BRIEF DESCRIPTION OF THE DRAWINGS
[0010] The accompanying drawings, which are incorporated in and
constitute a part of the specification, illustrate embodiments of
the invention and, together with the description, serve to explain
the principles of the invention.
[0011] FIG. 1 is a block diagram showing an example of system
configuration according to a first embodiment of the present
invention;
[0012] FIG. 2 is a schematic diagram showing the structure of
binary data with metadata and form of data storage into a storage
medium;
[0013] FIG. 3 is a table showing an example of metadata managed in
accordance with the first embodiment;
[0014] FIG. 4 is an example of XML description of the metadata in
FIG. 3;
[0015] FIG. 5 is a perspective view explaining a metadata storage
area according to the first embodiment;
[0016] FIG. 6 is a schematic diagram showing the storage area of a
disk when a metadata storage area is allocated by generating an
area file;
[0017] FIG. 7 is a flowchart showing file storage processing
according to the first embodiment;
[0018] FIG. 8 is a flowchart showing processing to allocate an area
for storing metadata from the metadata storage area and store the
metadata into the area;
[0019] FIG. 9 is a flowchart showing processing to establish
linkage between binary data and metadata;
[0020] FIG. 10 is a schematic view explaining the status of file
stored in the storage medium according to the first embodiment;
and
[0021] FIG. 11 is an example of metadata description according to a
third embodiment of the present invention.
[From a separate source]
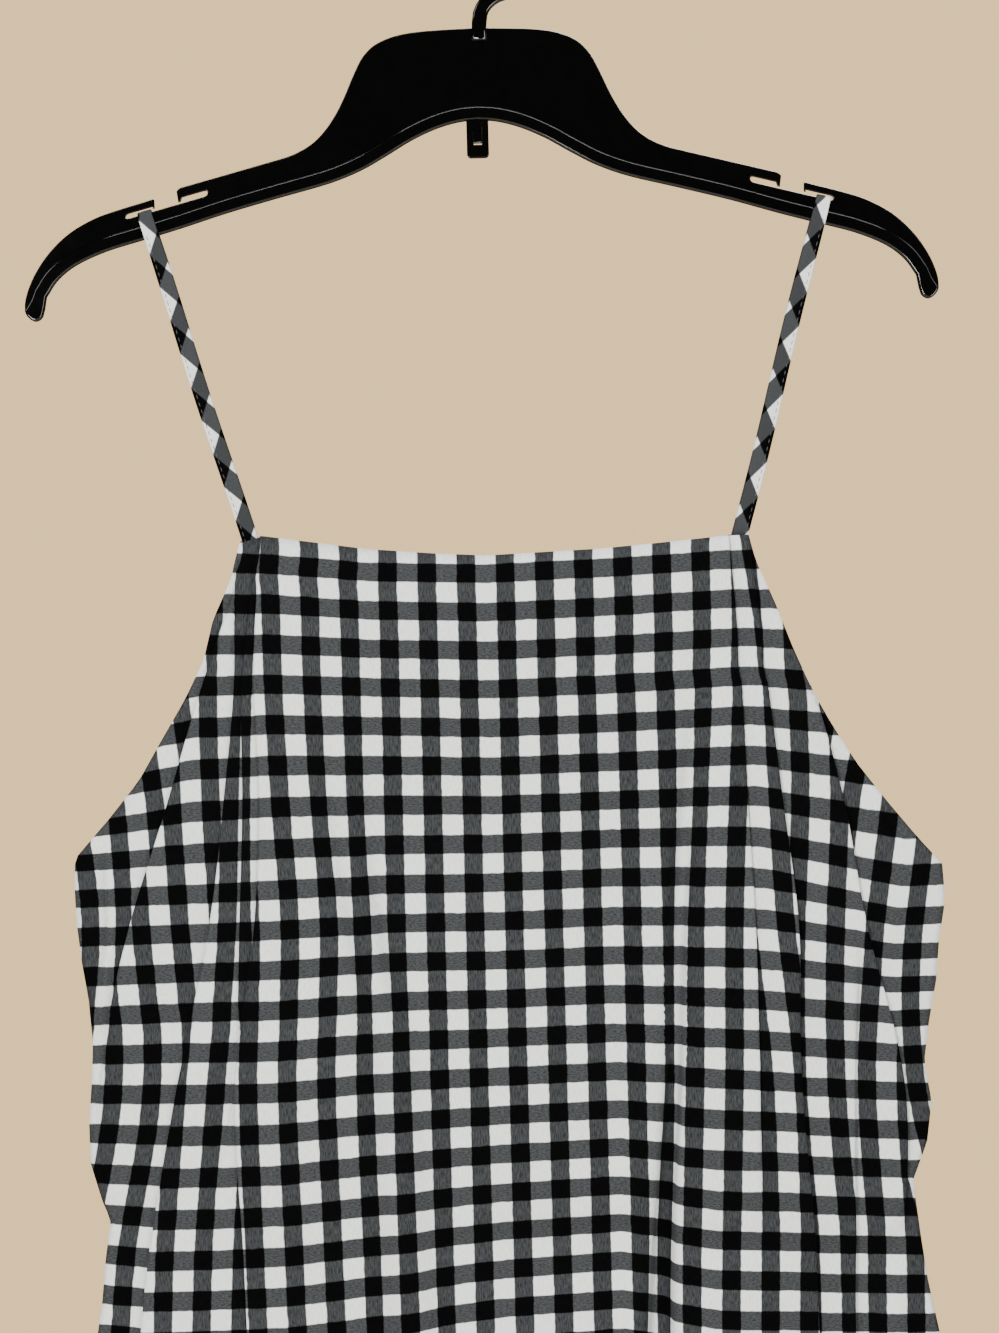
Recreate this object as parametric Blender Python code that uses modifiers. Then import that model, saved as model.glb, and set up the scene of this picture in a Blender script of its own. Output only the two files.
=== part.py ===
"""Gingham mini dress with narrow straps, hanging on a moulded hanger.

The frame: +X to the viewer's right, +Y to the back, +Z up. The origin is the inside top of the
hanger's hook, where the rail bears. Sizes are in millimetres and become metres through MM.
On the cloth, "across" is counted in checks from the centre line and "down" in millimetres
from the middle of the neckline.
"""
import bpy
import bmesh
import math
import numpy as np

MM = 0.001
CHECK = 18.4            # one light and one dark stripe, across the cloth
CLOTH = 1.5             # wall of the cloth
SEAM_GAP = 0.3          # between pieces that are sewn or rest together
HOOK_TO_NOTCH = 140.0   # rail down to the strap notches
NECK_DROP = 165.2       # notches down to the middle of the front neckline
LENGTH = 695.0          # neckline to hem
CENTRE_X = -3.0         # the centre line hangs a little left of the hook
FULLNESS = 4.0          # how squarely the panels round into their side seams

# The garment's outline below the notches: drop, left, right and edge_y. The last is how far the
# cut edges of the front and back stand from the middle plane: apart at the armholes, shut at the
# side seams.
OUTLINE = np.array([
    (154.0, -118.5, 118.8, 7.3),
    (173.0, -123.5, 124.0, 6.9),
    (192.0, -132.5, 132.5, 6.2),
    (211.0, -137.5, 139.8, 5.4),
    (229.0, -146.7, 147.3, 4.6),
    (248.0, -158.3, 157.4, 3.8),
    (267.0, -169.6, 169.0, 2.9),
    (285.0, -184.5, 182.5, 2.1),
    (303.0, -200.8, 197.0, 1.2),
    (316.0, -201.5, 208.5, 0.9),
    (333.0, -201.0, 209.5, 0.9),
    (371.0, -196.0, 204.2, 0.9),
    (390.0, -194.8, 200.4, 0.9),
    (428.0, -197.5, 198.0, 0.9),
    (447.0, -197.3, 196.1, 0.9),
    (465.0, -192.2, 190.9, 0.9),
    (474.0, -188.5, 191.8, 0.9),
    (513.0, -193.5, 196.7, 0.9),
    (620.0, -212.0, 218.0, 0.9),
    (740.0, -233.0, 241.0, 0.9),
    (880.0, -252.0, 262.0, 0.9),
])

# The flat cloth: down, left and right half widths in checks, and how far the middle stands out
# from the edges.
FRONT_CUT = np.array([
    (0.0, 8.3, 8.8, 3.0),
    (28.0, 8.8, 9.3, 6.0),
    (55.0, 9.7, 10.0, 9.5),
    (85.0, 11.6, 11.0, 13.0),
    (110.0, 13.0, 12.0, 16.0),
    (132.0, 14.4, 13.5, 18.0),
    (165.0, 14.2, 13.3, 20.0),
    (240.0, 12.6, 13.1, 22.0),
    (315.0, 11.6, 12.8, 22.0),
    (450.0, 13.4, 14.3, 29.0),
    (695.0, 16.6, 17.2, 42.0),
])
BACK_CUT = np.array([
    (0.0, 6.4, 6.6, 2.5),
    (55.0, 8.0, 8.1, 7.0),
    (110.0, 10.3, 10.4, 10.0),
    (132.0, 12.1, 12.6, 11.0),
    (165.0, 12.2, 12.7, 12.0),
    (240.0, 12.0, 12.4, 14.0),
    (315.0, 11.6, 12.1, 14.0),
    (450.0, 13.4, 13.9, 22.0),
    (695.0, 16.4, 17.0, 36.0),
])

# Upright folds: name, place across in checks and take-up in mm at the five stations down, half
# width at the neckline and the hem, pressed share and direction. A pressed tuck hides most of its
# cloth at the neckline. Toward 1 is a trough, -1 a ridge.
FOLD_STATIONS = (0.0, 110.0, 200.0, 315.0, LENGTH)
TUCK_RELEASE = 60.0     # below this a pressed tuck is open
FRONT_FOLDS = (
    ("left tuck", (-6.5, -6.8, -7.0, -7.0, -7.4), (27.5, 20, 20, 17, 16), (15, 34), 0.9, 1),
    ("beside left tuck", (-8.1, -7.9, -8.5, -8.9, -9.4), (0, 11, 4, 0, 0), (9, 14), 0, 1),
    ("left side", (-9.1, -9.3, -9.7, -9.9, -10.8), (0, 12, 12, 3, 14), (12, 28), 0, 1),
    ("left armhole", (-11.0, -11.4, -12.2, -12.4, -13.9), (0, 12, 4, 0, 12), (12, 30), 0, -1),
    ("left of middle", (-4.2, -3.9, -3.2, -2.4, -3.2), (0, 3, 3, 2.5, 10), (16, 38), 0, 1),
    ("right tuck", (7.1, 7.0, 7.4, 7.5, 7.4), (27.5, 19, 10, 3, 5), (15, 24), 0.9, 1),
    ("beside right tuck", (8.7, 8.8, 9.1, 8.9, 10.2), (0, 10, 16, 18, 17), (13, 31), 0, 1),
    ("right of middle", (5.6, 5.4, 5.0, 4.5, 4.2), (0, 2.5, 7, 11, 13), (11, 34), 0, 1),
    ("right side", (10.4, 11.0, 11.3, 10.9, 13.8), (0, 3, 4, 7, 14), (10, 32), 0, -1),
)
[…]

DETAILED DESCRIPTION OF THE PREFERRED EMBODIMENTS
[0022] Preferred embodiments of the present invention will now be
described in detail in accordance with the accompanying
drawings.
[0023] <First Embodiment>
[0024] As a first embodiment, information processing apparatus and
method for high-speed access to metadata in a case where binary
data and metadata are stored in the same file will be
described.
[0025] FIG. 1 is a block diagram showing an example of system
configuration according to the first embodiment. In FIG. 1, a data
reading unit 101 which reads data includes devices such as a
scanner. A data input unit 102 which inputs an instruction from a
user or data includes pointing devices such as a keyboard and a
mouse. A storage unit 103, which is a device for storing a control
program and the like, is generally a hard disk or the like. A
display unit 104, which displays a GUI image and the like, is
generally a CRT, or a liquid crystal display.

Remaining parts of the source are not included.